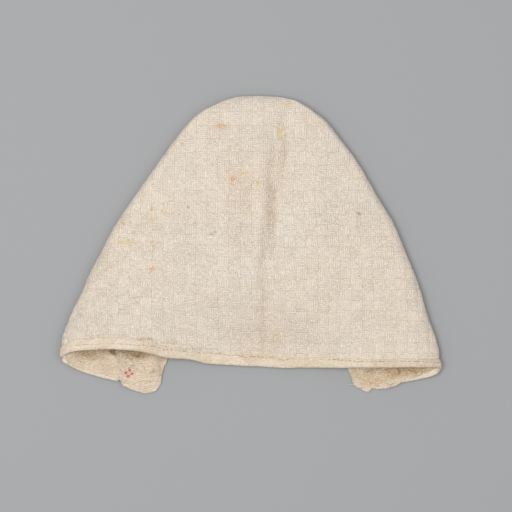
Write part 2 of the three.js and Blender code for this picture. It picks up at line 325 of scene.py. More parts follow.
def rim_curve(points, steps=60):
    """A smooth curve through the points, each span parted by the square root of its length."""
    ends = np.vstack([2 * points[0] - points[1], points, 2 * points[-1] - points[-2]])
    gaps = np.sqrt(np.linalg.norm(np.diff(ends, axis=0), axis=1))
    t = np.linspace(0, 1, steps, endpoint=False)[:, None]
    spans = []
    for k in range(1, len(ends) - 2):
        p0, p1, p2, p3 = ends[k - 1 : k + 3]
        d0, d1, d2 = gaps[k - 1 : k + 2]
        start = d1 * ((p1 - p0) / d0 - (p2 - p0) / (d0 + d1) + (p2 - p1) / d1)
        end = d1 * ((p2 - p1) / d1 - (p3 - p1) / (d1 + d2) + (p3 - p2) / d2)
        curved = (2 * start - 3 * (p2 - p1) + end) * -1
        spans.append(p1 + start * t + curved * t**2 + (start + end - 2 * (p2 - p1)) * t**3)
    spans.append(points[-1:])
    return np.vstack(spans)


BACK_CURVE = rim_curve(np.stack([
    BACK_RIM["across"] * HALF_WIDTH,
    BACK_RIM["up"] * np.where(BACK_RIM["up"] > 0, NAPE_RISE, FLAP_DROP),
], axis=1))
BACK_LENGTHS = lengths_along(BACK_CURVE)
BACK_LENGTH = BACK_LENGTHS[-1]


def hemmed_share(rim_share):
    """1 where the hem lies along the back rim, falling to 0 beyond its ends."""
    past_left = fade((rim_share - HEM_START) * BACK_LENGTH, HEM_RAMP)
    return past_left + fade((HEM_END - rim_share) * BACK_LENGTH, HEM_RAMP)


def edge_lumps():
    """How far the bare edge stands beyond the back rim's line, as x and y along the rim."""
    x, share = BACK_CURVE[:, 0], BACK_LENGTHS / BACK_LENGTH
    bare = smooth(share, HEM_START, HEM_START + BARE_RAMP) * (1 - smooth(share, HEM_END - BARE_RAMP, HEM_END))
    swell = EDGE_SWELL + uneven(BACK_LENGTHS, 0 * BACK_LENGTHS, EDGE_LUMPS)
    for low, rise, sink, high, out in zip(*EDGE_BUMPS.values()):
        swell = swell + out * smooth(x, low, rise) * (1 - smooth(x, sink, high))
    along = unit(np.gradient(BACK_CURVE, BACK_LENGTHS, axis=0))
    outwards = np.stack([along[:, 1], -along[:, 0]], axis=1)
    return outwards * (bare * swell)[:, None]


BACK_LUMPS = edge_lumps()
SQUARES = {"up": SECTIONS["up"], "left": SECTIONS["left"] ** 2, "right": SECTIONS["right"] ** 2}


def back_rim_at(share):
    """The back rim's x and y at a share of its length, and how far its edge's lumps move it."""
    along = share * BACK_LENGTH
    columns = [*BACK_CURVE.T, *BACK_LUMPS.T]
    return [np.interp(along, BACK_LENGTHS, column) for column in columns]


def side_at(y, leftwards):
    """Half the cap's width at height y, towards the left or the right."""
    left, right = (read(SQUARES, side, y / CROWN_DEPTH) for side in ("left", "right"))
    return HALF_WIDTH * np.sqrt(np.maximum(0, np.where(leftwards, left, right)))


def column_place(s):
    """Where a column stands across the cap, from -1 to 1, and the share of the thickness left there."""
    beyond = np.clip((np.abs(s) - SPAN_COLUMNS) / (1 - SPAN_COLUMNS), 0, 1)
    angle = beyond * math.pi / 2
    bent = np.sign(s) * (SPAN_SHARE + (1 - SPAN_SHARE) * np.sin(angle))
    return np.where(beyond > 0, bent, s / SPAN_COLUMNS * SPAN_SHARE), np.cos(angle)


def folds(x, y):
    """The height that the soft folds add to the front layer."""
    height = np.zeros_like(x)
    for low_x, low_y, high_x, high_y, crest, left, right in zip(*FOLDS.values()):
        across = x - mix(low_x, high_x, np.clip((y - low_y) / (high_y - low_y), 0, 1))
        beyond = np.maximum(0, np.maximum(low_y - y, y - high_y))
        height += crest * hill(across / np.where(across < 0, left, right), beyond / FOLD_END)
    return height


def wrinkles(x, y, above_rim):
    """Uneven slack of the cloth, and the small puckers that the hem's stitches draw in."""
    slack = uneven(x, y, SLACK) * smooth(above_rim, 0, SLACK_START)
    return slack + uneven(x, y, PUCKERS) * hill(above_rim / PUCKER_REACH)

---

▸ **The problem**
Repeat, exactly and only, the lines from the beginning of the material through the line that contains "return past_left +".

▸ **Final answer**
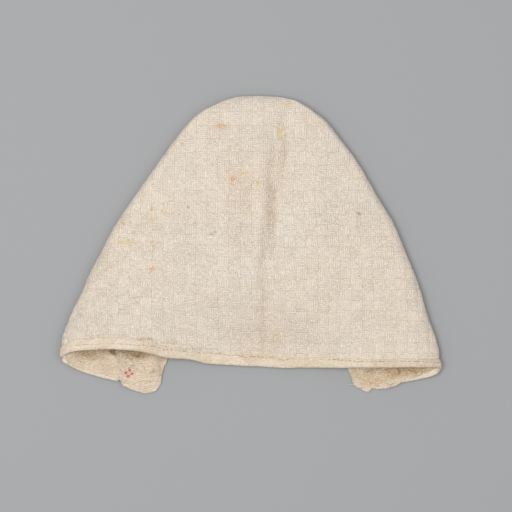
Write part 2 of the three.js and Blender code for this picture. It picks up at line 325 of scene.py. More parts follow.
def rim_curve(points, steps=60):
    """A smooth curve through the points, each span parted by the square root of its length."""
    ends = np.vstack([2 * points[0] - points[1], points, 2 * points[-1] - points[-2]])
    gaps = np.sqrt(np.linalg.norm(np.diff(ends, axis=0), axis=1))
    t = np.linspace(0, 1, steps, endpoint=False)[:, None]
    spans = []
    for k in range(1, len(ends) - 2):
        p0, p1, p2, p3 = ends[k - 1 : k + 3]
        d0, d1, d2 = gaps[k - 1 : k + 2]
        start = d1 * ((p1 - p0) / d0 - (p2 - p0) / (d0 + d1) + (p2 - p1) / d1)
        end = d1 * ((p2 - p1) / d1 - (p3 - p1) / (d1 + d2) + (p3 - p2) / d2)
        curved = (2 * start - 3 * (p2 - p1) + end) * -1
        spans.append(p1 + start * t + curved * t**2 + (start + end - 2 * (p2 - p1)) * t**3)
    spans.append(points[-1:])
    return np.vstack(spans)


BACK_CURVE = rim_curve(np.stack([
    BACK_RIM["across"] * HALF_WIDTH,
    BACK_RIM["up"] * np.where(BACK_RIM["up"] > 0, NAPE_RISE, FLAP_DROP),
], axis=1))
BACK_LENGTHS = lengths_along(BACK_CURVE)
BACK_LENGTH = BACK_LENGTHS[-1]


def hemmed_share(rim_share):
    """1 where the hem lies along the back rim, falling to 0 beyond its ends."""
    past_left = fade((rim_share - HEM_START) * BACK_LENGTH, HEM_RAMP)
    return past_left + fade((HEM_END - rim_share) * BACK_LENGTH, HEM_RAMP)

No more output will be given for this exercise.